A ‘human-centred design thinking’ approach to recruitment can sensitively encourage candidates to self-select in or out of the recruitment process, saving time and money, says Vas, the CEO of internal staffing advisory HCMS.

“Candidate de-selection, or self-selection, is the ability for a candidate to be able to rule themselves in or rule themselves out [for a role] without a lot of manual interaction with the company,” he says.

Vas told Shortlist an increasing number of Australian employers are adapting their recruitment methods to influence unsuitable candidates to ‘de-select’ as early in the process as possible, in ways ranging from the simple crafting of job ads to virtual reality experiences.

Suncorp has it “all the way” through its organisation, Commonwealth Bank has begun developing its own approach, and Bupa has “totally transformed” its recruitment function using human centred design thinking, said Vas by way of example.

Guiding candidates towards self-selection is now crucial for both external and in-house recruiters, “because a lot of job boards these days make it very easy for a candidate to broadly market themselves without any consideration to whether they’re qualified or not”, he said.

“Candidate self-selection enables a candidate to have an experience – typically it’s more than just reading – to be able to then understand, based on what it is they’ve done before, and what it is they would like to do, is this job of interest to them?”

“Immersive experiences” in the screening process

Mining company Barminco embedded a self-selection approach in its recruitment campaign – the company created a virtual reality experience using Oculus Rift headsets to immerse candidates in the experience of being underground mine truck drivers, Vas said.

This gave prospective drivers the opportunity “to feel what it is like underground, to hear the noises, to have their perceptory senses dimmed as a result of being so far underground”, he said.

“That significantly enabled some candidates to de-select or self-select based on that experience.”

But another element of the recruitment process that can be simply redesigned for self-selection is advertising, Vas said.

He recently had to recruit two people to perform data entry work, and targeted university students who were HR or IT graduates.

“We said [in the ad]: ‘this is a very boring job. You will be sitting at the desk for eight hours updating the database. What’s good about it is you can listen to your own music, so long as you don’t sing’.”

Vas said his objective was for applicants to “self-select and say ‘gee, I don’t want to be sitting at a desk for eight hours doing data entry – that would really bore the sh-t out of me’,” while attracting those who were able to imagine themselves comfortably working in such a role.

Another employer that has incorporated human-centred design thinking into recruitment via its assessment process, is supermarket chain Aldi.

“They were looking for graduates to join and it was an Australian-developed product, where it essentially said you must have an ‘Aldi brain’,” said Vas.

The competencies Aldi assessed for included teamwork and multitasking, and applicants could not proceed with their applications until they completed an exercise featuring questions based on the specific competencies, he said.

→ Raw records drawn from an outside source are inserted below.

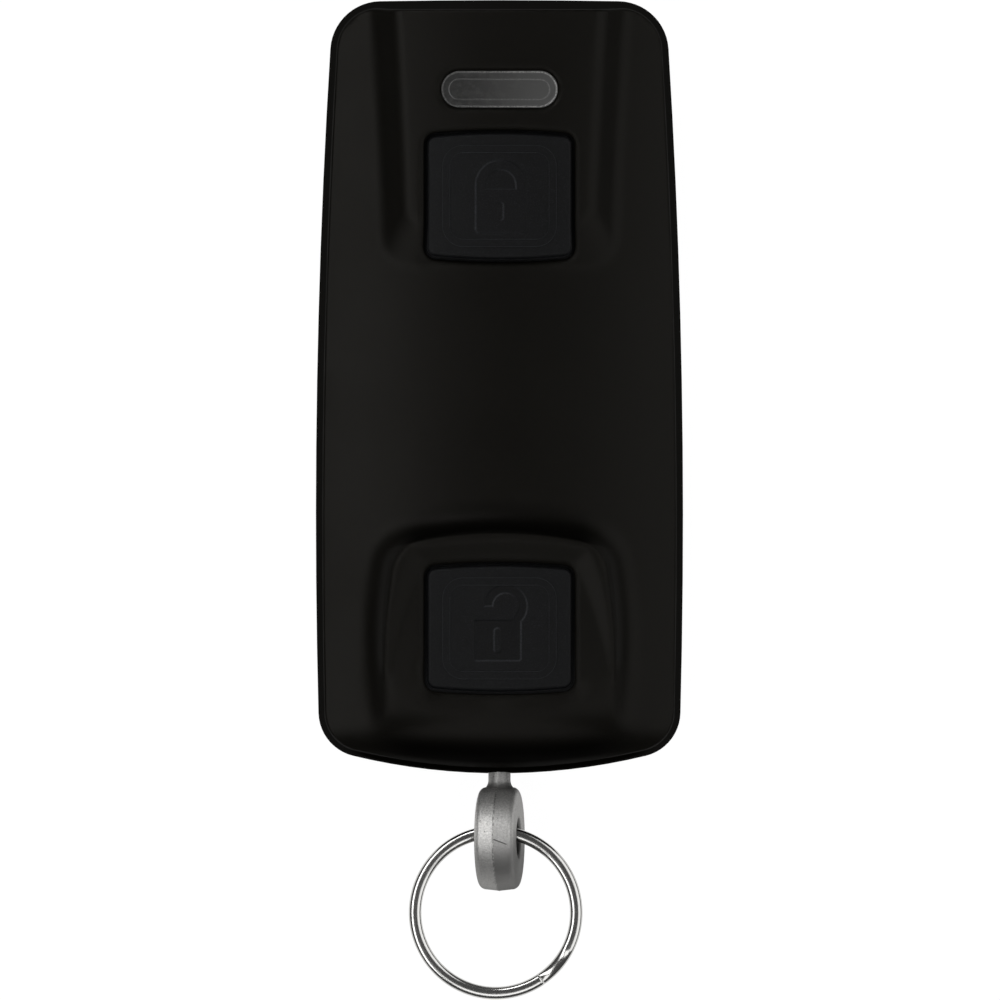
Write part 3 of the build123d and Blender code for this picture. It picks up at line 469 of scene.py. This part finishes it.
def box_distance(x, y, half_width, half_length, corner):
    """Signed distance to a rounded rectangle round the origin, below 0 inside it."""
    over_x = np.abs(x) - half_width + corner
    over_y = np.abs(y) - half_length + corner
    outside = np.hypot(np.maximum(over_x, 0), np.maximum(over_y, 0))
    return outside + np.minimum(np.maximum(over_x, over_y), 0) - corner


def smooth_step(values, low, high):
    """0 below low, 1 above high and a smooth cubic between."""
    share = np.clip((values - low) / (high - low), 0, 1)
    return share * share * (3 - 2 * share)


def padlock(x, y, size, arch):
    """Signed distance to a padlock: its body joined with an arch, less a pill for its keyhole."""
    body = box_distance(x, y, size.body_width / 2, size.body_length / 2, size.corner)
    slot = np.hypot(x, np.maximum(np.abs(y) - size.slot_length / 2, 0)) - size.slot_width / 2
    return np.maximum(np.minimum(body, arch), -slot)


def closed_lock(x, y, size):
    """Signed distance to a shut padlock, from its body's middle.

    The arch is a band round a half circle on straight legs, which end inside the body.
    """
    foot = size.body_length / 2
    rise = np.maximum(y - foot - size.arch_leg, 0)
    arch = np.abs(np.hypot(x, rise) - size.arch_radius) - size.arch_band / 2
    return padlock(x, y, size, np.maximum(arch, foot - 2 * size.corner - y))


def open_lock(x, y, size):
    """Signed distance to an open padlock, from its body's middle.

    The arch is a band round a circle above the body and to the right, without the part that is
    both left of its shift and below its middle.
    """
    arch_x, arch_y = x - size.arch_shift, y - size.body_length / 2 - size.arch_leg
    arch = np.abs(np.hypot(arch_x, arch_y) - size.arch_radius) - size.arch_band / 2
    arch = np.maximum(arch, -np.maximum(arch_x - size.arch_shift, arch_y))
    return padlock(x, y, size, arch)


def key_field(name, body, place, crown, sign, size, material):
    """Field inside a key's raised frame, with its sign.

    Its height over the key's crown is a small constant, plus the relief times a smooth step of
    the distance from the sign's edge, plus a bell-shaped ridge along that edge. The border of
    the grid drops into the key. The sign's edges carry a painted highlight, stronger on one side,
    and a sunk sign's upper edges get one too. A sunk sign's floor is marked for painted shade.
    """
    step, half_width, half_length = 0.045, 4.6, 4.02
    proud, ridge_rise, ridge_width, border_drop = 0.07, 0.012, 0.075, 0.3
    across = np.arange(-half_width, half_width + step, step)
    along = np.arange(-half_length, half_length + step, step)
    x, y = np.meshgrid(across, along, indexing="ij")
    distance = sign(x - size.across, y - size.along, size)
    inside = 1 - smooth_step(distance, -0.07, 0.05)
    ridge = np.exp(-((distance + 0.01) / ridge_width) ** 2)
    height = proud + size.relief * inside + ridge_rise * ridge
    height[[0, -1], :] -= border_drop
    height[1:-1, [0, -1]] -= border_drop
    points = np.stack([x, y + place, crown_height(x, y + place, *crown) + height], axis=-1)

    slope_x, slope_y = np.gradient(distance, step)
    sunk = size.relief < 0
    # Painted highlight along the sign's edges, strongest on one side and on a sunk sign's upper
    # edges; the floor mark is painted shade in a sunk sign
    highlight_share = np.clip(0.3 - size.rubbed_left * slope_x - 0.45 * slope_y * sunk, 0, 1)
    marks = {"line": ridge * highlight_share, "floor": inside * sunk}
    index = np.arange(x.size).reshape(x.shape)
    border = np.concatenate([index[0], index[1:, -1], index[-1, -2::-1], index[-2:0:-1, 0]])
    faces = quads(index) + [border.tolist()]
    piece = piece_of(name, points.reshape(-1, 3), faces, material, marks)
    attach(piece, body)
    return piece


def spread(count, low, high, power=1.0):
    """Numbers between two ends: even, or crowded towards the second by a power under 1."""
    return low + (high - low) * np.linspace(0, 1, count) ** power


def split_ring(name, size, material):
    """Split ring of two turns.

    Its middle line is a circle walked nearly twice round. Its height is one layer, then half
    a cosine down to the other layer, then that layer. The section carried along it is a
    superellipse, drawn in at the two cut ends. The walk is in degrees.
    """
    taper, step, end_share = 1.6, 0.9, 0.72
    cut, crossing = np.degrees([size.cut, size.crossing])
    turn = 360 - crossing
    whole = 2 * turn + crossing
    end = spread(5, 0, taper, 0.5)
    walk = np.concatenate([end, np.arange(taper + 0.8, whole - 2, step), whole - end[::-1]])
    direction = np.radians(cut + 360 - walk)[:, None]
    level = np.cos(pi * np.clip((walk - turn) / crossing, 0, 1)) * (size.height + size.gap) / 2
    from_end = np.minimum(walk, whole - walk)
    draw_in = end_share + (1 - end_share) * np.sqrt(np.clip(from_end / taper, 0, 1))[:, None]
    around = np.linspace(0, 2 * pi, 40, endpoint=False)[None, :]
    power = 2 / size.squareness
    wide = np.sign(np.cos(around)) * np.abs(np.cos(around)) ** power * size.width / 2
    tall = np.sign(np.sin(around)) * np.abs(np.sin(around)) ** power * size.height / 2
    reach = (size.diameter - size.width) / 2 + wide * draw_in
    rise = level[:, None] + tall * draw_in
    points = np.stack([reach * np.cos(direction), reach * np.sin(direction), rise], axis=-1)
    points += size.centre
    piece = surface(name, points, material, wrap=(False, True), caps=(True, True))
    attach(piece, "key_ring")
    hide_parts("split_ring")
    return piece


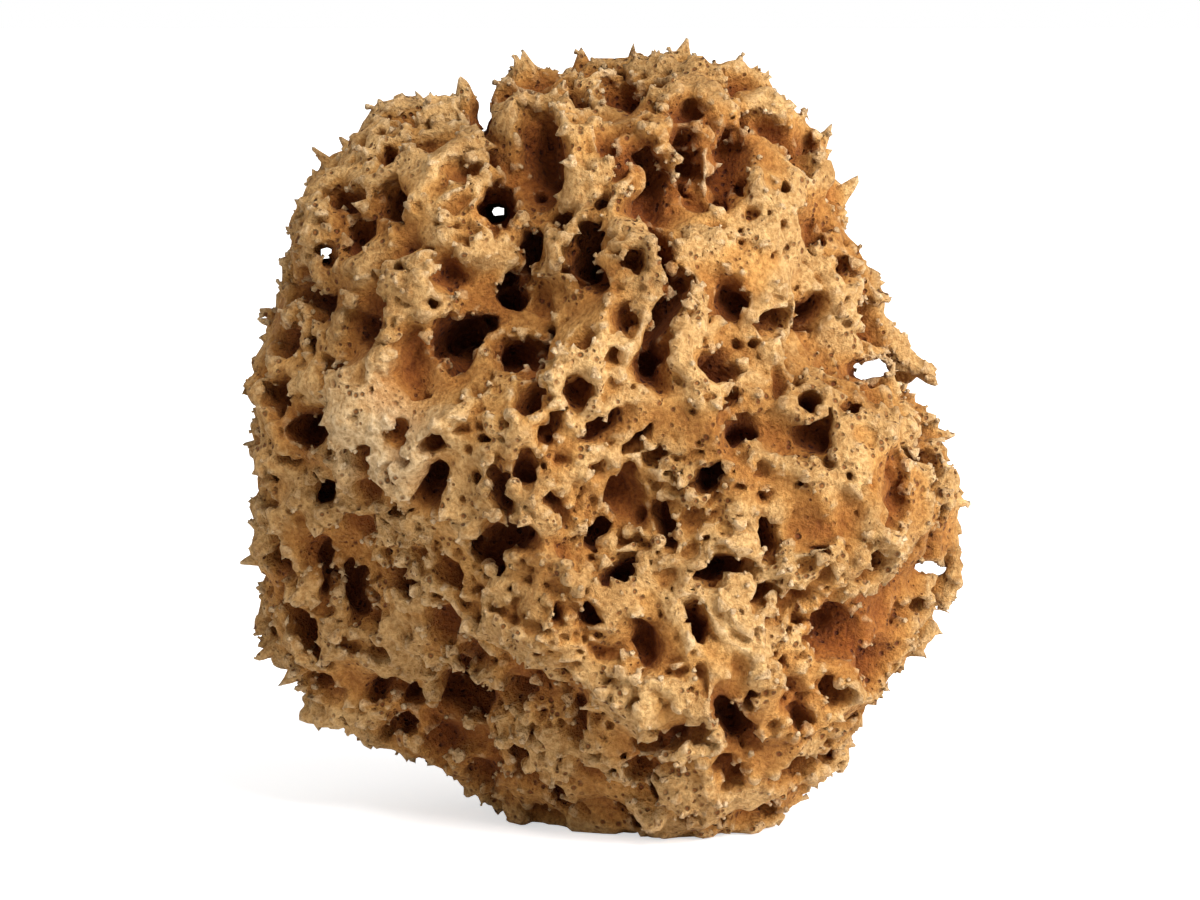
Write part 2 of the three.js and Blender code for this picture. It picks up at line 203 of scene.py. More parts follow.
def carve_scalloped(at, inward, width, height, lean, depth):
    """A wide hollow eaten out as several rounded ones that meet, so that its rim has cusps."""
    narrow = min(width, height)
    if narrow < 2.3:
        carve(at, inward, width, height, lean, depth, 0.3, 0.12)
        return
    carve(at, inward, 0.9 * width, 0.9 * height, lean, depth, 0.35, 0.15)
    tilt = math.radians(lean)
    up = Vector((math.sin(tilt), 0, math.cos(tilt)))
    side = up.cross(inward).normalized()
    up = inward.cross(side).normalized()
    count = max(4, round((width + height) / 1.9))
    for k in range(count):
        turn = 2 * math.pi * (k + rng.uniform(-0.3, 0.3)) / count
        scallop = min(rng.uniform(0.36, 0.62) * narrow, 4.2)
        middle = at + side * (0.5 * width - 0.42 * scallop) * math.cos(turn)
        middle += up * (0.5 * height - 0.42 * scallop) * math.sin(turn)
        carve(middle, (inward + Vector(rng.normal(0, 0.12, 3))).normalized(), scallop,
              scallop * rng.uniform(0.8, 1.25), 0, depth * rng.uniform(0.4, 0.9), 0.3, 0.15)


# The hollows of the front, each as the photograph shows it: across and up from the middle of the
# foot, the width and height of its mouth, the degrees that its top leans to the right, and how
# deep it goes, in mm. They are placed along the line of sight.
EYE = Vector((-0.9, -796.1, 154.6))
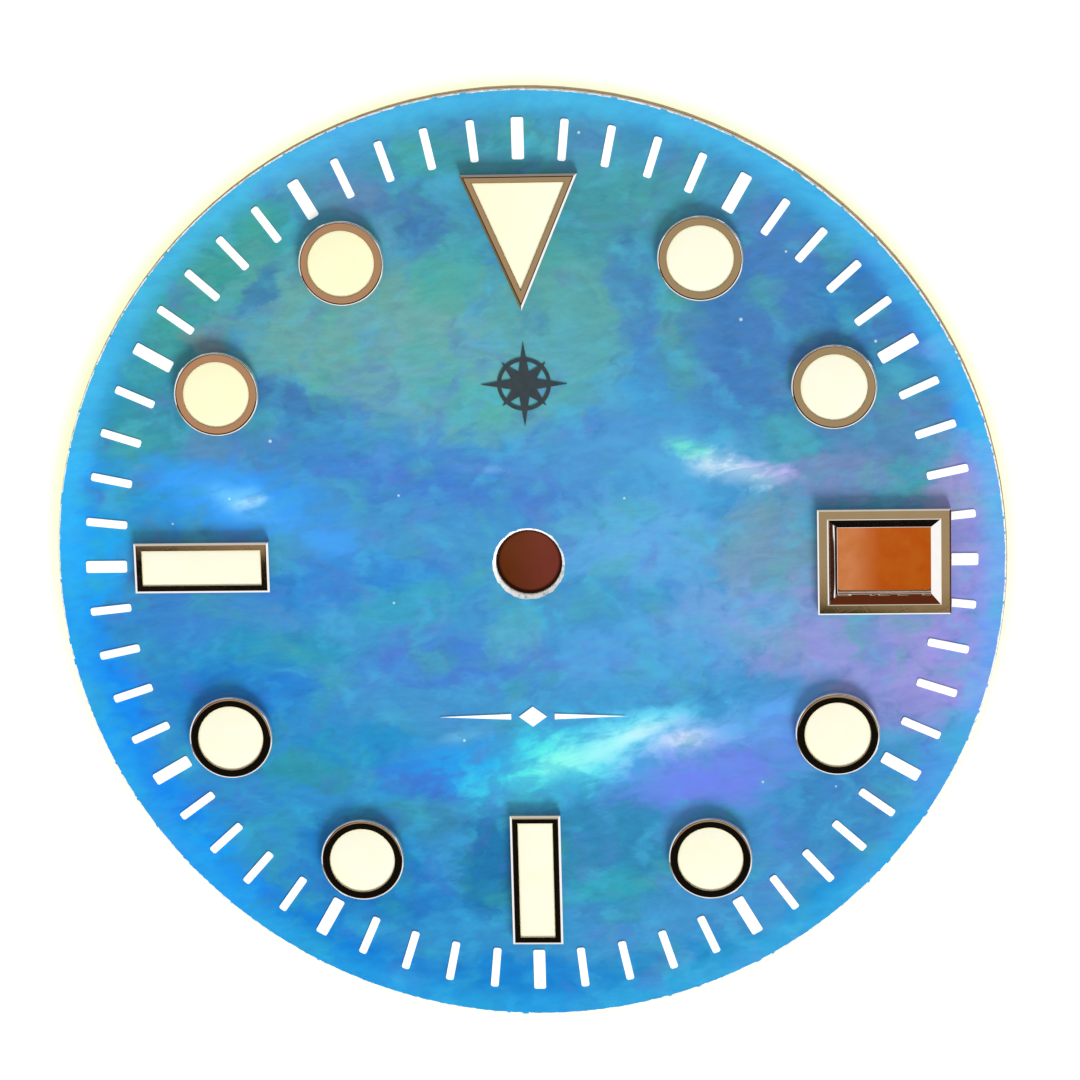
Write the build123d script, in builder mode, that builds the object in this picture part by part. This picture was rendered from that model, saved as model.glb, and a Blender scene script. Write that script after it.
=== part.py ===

“Candidates who scored well were invited to apply, candidates who didn’t score well were told ‘you’ve got other competencies that are strong but in relation to our competencies, compared to the others who applied, you really don’t hit the mark so we’re not able to consider you on this occasion’.”

Vas said this approach, which requires employers and recruiters to determine what their ideal candidate personas are, also results in a better candidate experience that “takes a lot of the mystery out of recruitment, and makes it much more democratic, transparent and fair.”

“The more you tailor this persona to your desired market, the greater the chance you’re going to get to have qualified candidate supply. Unfortunately, most recruitment processes weren’t written with a persona in mind; they were written for efficiency,” he said.

In an era where recruiters’ workloads are growing and job board ads generate hundreds of responses even for simple roles, “reducing the number of and increasing the quality of candidates is what candidate self-selection is about [and] is very desirable”, said Vas.